La posible revolución de los replicantes ilustrados es estimulante, pero es delicado a veces continuar las historias acabadas: este hilo argumental puede convertir el mundo de Blade Runner en un escenario bélico, colectivo, que nada tiene que ver con el carácter introspectivo y solitario de la película original. Tiene menos poesía y arroja menos dudas sobre las cosas que plantea: ahí está su torpeza. 

Repasando Sicario vemos que Villeneuve tiene nervio para el cine de acción; volviendo a Enemy, que sabe entretejer trama sesuda con ritmo y puesta en escena consistente; con La llegada, que la ciencia ficción era un género en el que, si quería, podía hacer lo que quisiera; viendo Prisoners, uno podía hablar de la cámara acechante de Denis Villeneuve, de una cámara que se movía con ritmos y lentitudes propias del depredador que está a punto de saltar, en ese instante en el que está a punto de saltar pero aún no salta, y ahí se quedaba la cámara de Villeneuve. Tenía significado. En Blade Runner 2049 no hay movimientos de cámara tan elocuentes como en las anteriores obras del director. 

Hay una gran composición, un diseño de producción y una fotografía de puro Óscar –obra del maestro Roger Deakins–, unos efectos de sonido eficaces (que ya había ensayado en La llegada), y un sensato uso de los efectos especiales, pero no vemos lo que podríamos considerar el primer gesto del director, el más básico y elemental, el que a todos les viene de serie: mover la cámara. Steven Spielberg demostró en 1971 con Someting Evil que, con muy pocos medios y moviendo bien la cámara, se puede generar tensión y crear atmósferas. No quiero subrayar mucho un hecho que en sí mismo no significa nada, o no tiene por qué significar nada, pero sorprende en alguien que en este sentido demostró un gran talento en su obra anterior. Podemos decir de esta película lo que dije de La cumbre escarlata de Guillermo Del Toro: que es más una estética que una historia, pero esta vez en el buen sentido. Por otra parte, Villeneuve ha conseguido sacar lo mejor de los mejores talentos de Hollywood. No es poca cosa.

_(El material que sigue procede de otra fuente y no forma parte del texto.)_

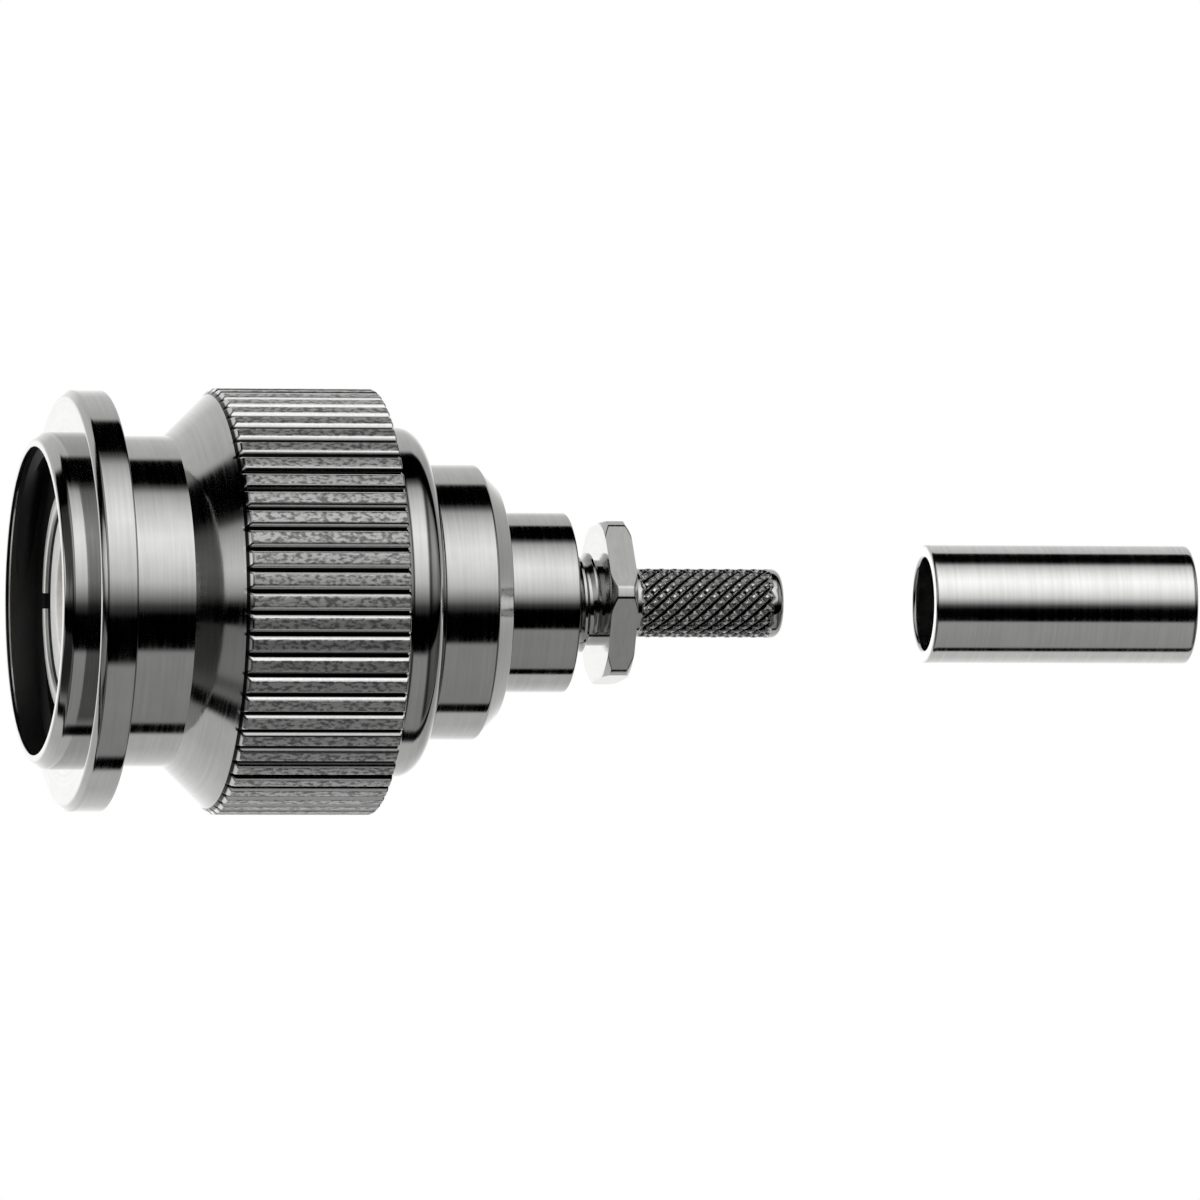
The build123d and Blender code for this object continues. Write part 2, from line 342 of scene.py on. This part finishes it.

Varias críticas mencionan lo inagotable que es la original, y lo llana que es esta. Cosa con la que estoy de acuerdo, hay menos matices, menos polisemia, y la historia tiene mucha menos garra. También se ha mencionado el nombre de Gosling -K- que remite directamente al Joseph K de El proceso, deuda de la que, francamente, no me había percatado viendo la película. Entre otras cosas porque, nombre aparte, no veo tanto parecido con el personaje de Kafka como sí han visto, en cambio, otros críticos, como es el caso de A. O. Scott, crítico estrella del New York Times. Y que Villeneuve se preocupe por la recepción es algo que no deja de sorprenderme: las películas largas no son el problema; el problema es que no estamos acostumbrados o no tenemos la paciencia que requiere verlas. Es decir: el problema somos nosotros, no la obra. Esperemos que el tiempo la deje en un lugar más justo que el de ahora porque, sin ser una gran película ni contar una gran historia (no he mencionado el argumento en esta crítica), es una obra arriesgada, y logra una atmósfera digna de su referente, aunque no lo iguale.